ベイトサグリにおけるズームの役割は、探る範囲が広範囲になります。今までの竿のデメリットは長さが制限されるため探る範囲が狭いことで、かなり制約があったんですけど、それが50cm伸びると全然違う領域になるんですね。放流が終わって、中盤から終盤にかけて青物とかシマアジがイケスの中央付近に浮くことがあるんですよ。今までなら、あわててサグリ釣りの仕掛けを回収して、ウキ釣り仕掛けのタナを浅くして、エサを付け替えて投げたとしても間に合わないんですよ。
それに対して即座に対応できるのがこの竿の最大のメリットです。ズームを伸ばして巻き上げるだけで調整できますから。それで拾える1匹、2匹が最終的な釣果の差になってきますね。
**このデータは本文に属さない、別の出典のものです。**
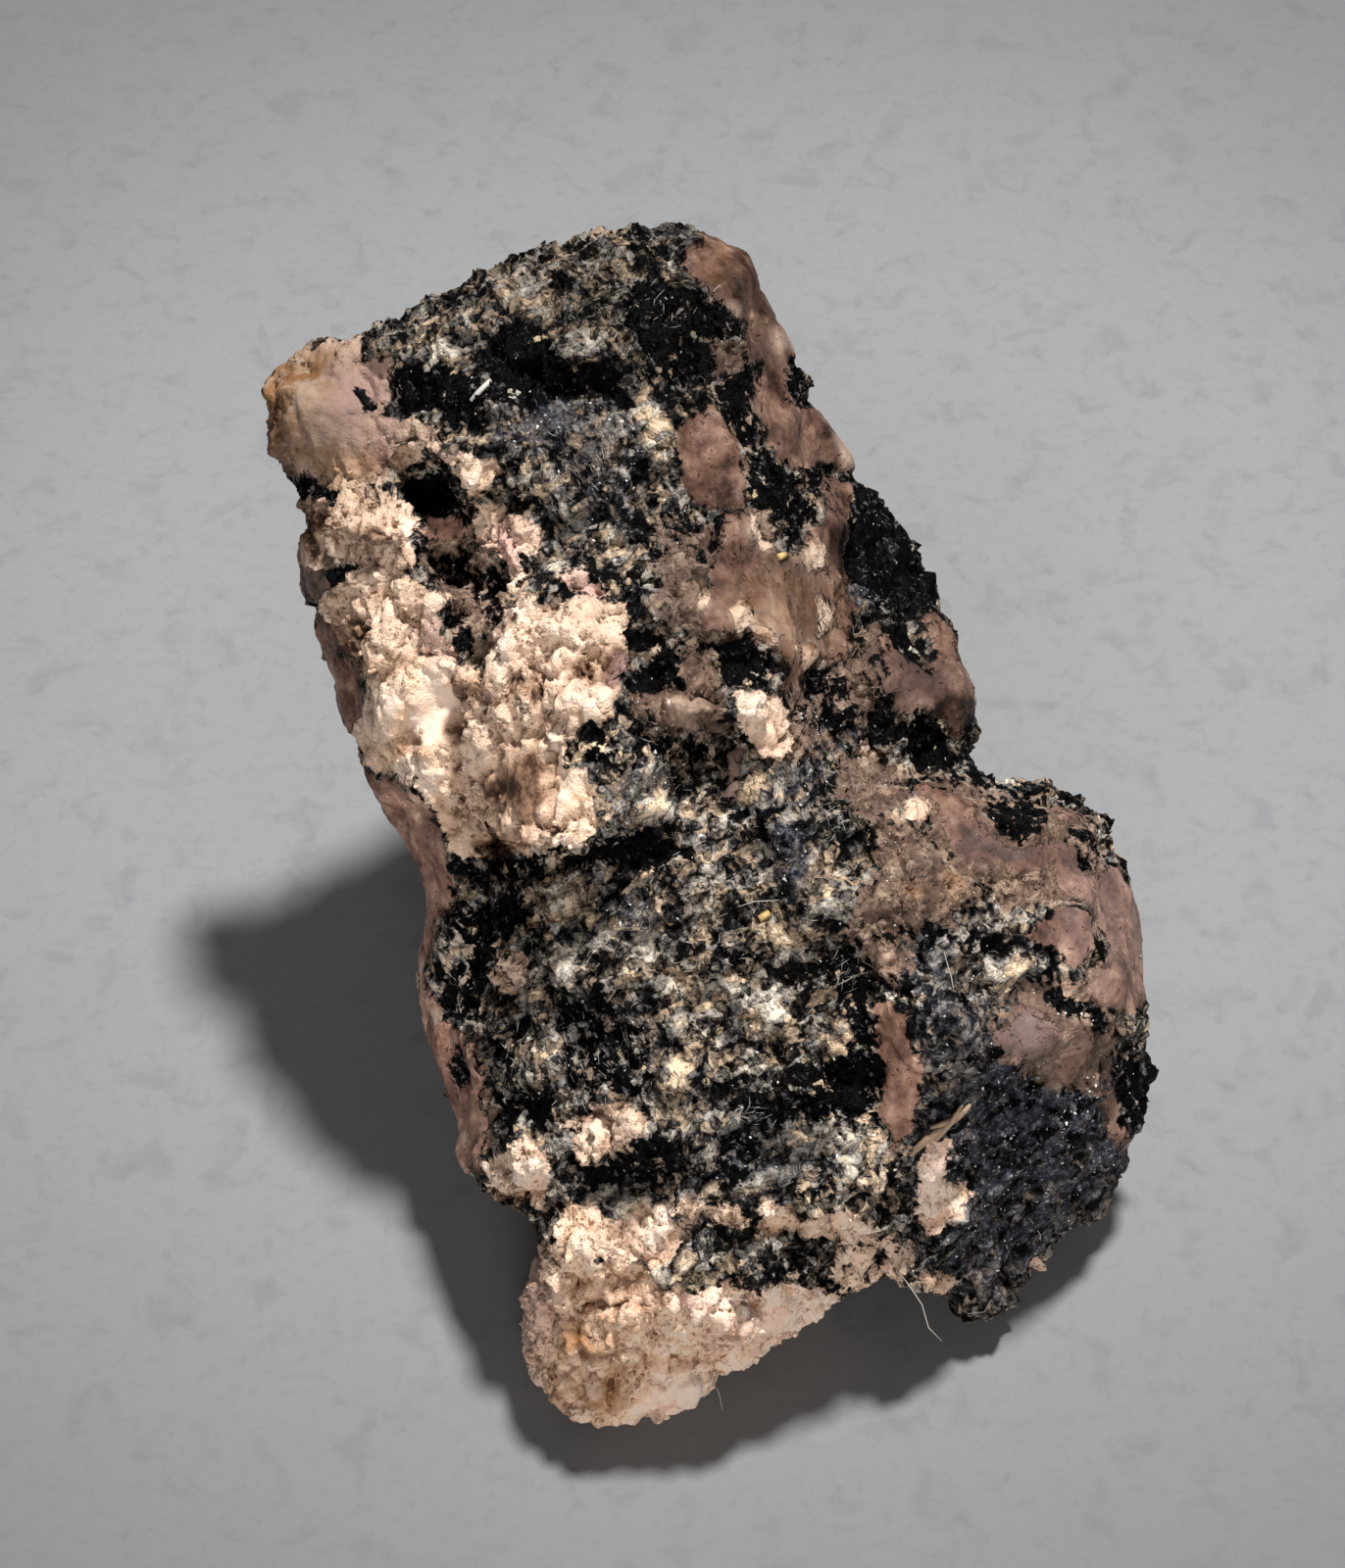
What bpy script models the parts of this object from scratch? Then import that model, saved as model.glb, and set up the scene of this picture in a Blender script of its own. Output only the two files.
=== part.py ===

魚を掛けてからは強すぎるくらい強い(笑)。ハマチクラスが抜き上げられるほどで、逆に心配になるくらいですね。一方、穂先はユーザーさんのリクエストに応える形でソリッドの柔らかさを活かしています。また穂先はシーリアベイトサグリとも互換性があるので便利ですね。
出典:シマノ
各番手の特長
ネット際~中距離までを射程に。イケス四方に魚が溜まる傾向の強いエリアには3mで攻めの誘いを用いたネット際攻略、時間帯によって魚が動く傾向のあるイケスにはズームアップした3.5mでオールラウンドに対応可能。
ネット際~中央付近まであらゆる状況に対応可能な3.5m-4m設定。時間帯で魚が動く、タナが変化するイケスでは3.5mの取り回しが活躍。ズームアップした4mレングスではイケス中央部の魚が溜まる一級ポイントを直撃。
シリーズで最も長いレングス設定。4mは多くの海上釣堀で置き竿釣法やイケス中央部の攻略に活躍。ズームアップした4.5mは釣堀のレギュレーションに注意が必要ではあるが、最長レングスで今までは攻略不可能であったエリアまでツケエサをアプローチ可能に。未開のポイント開拓が釣果に差を付ける。
ベイトサグリもここまで進化したか…と思わされた「シーリア エクスチューン ベイトサグリ ZM」。
海上釣り堀の攻略がもっと楽しくなりそうな大注目ロッドだ。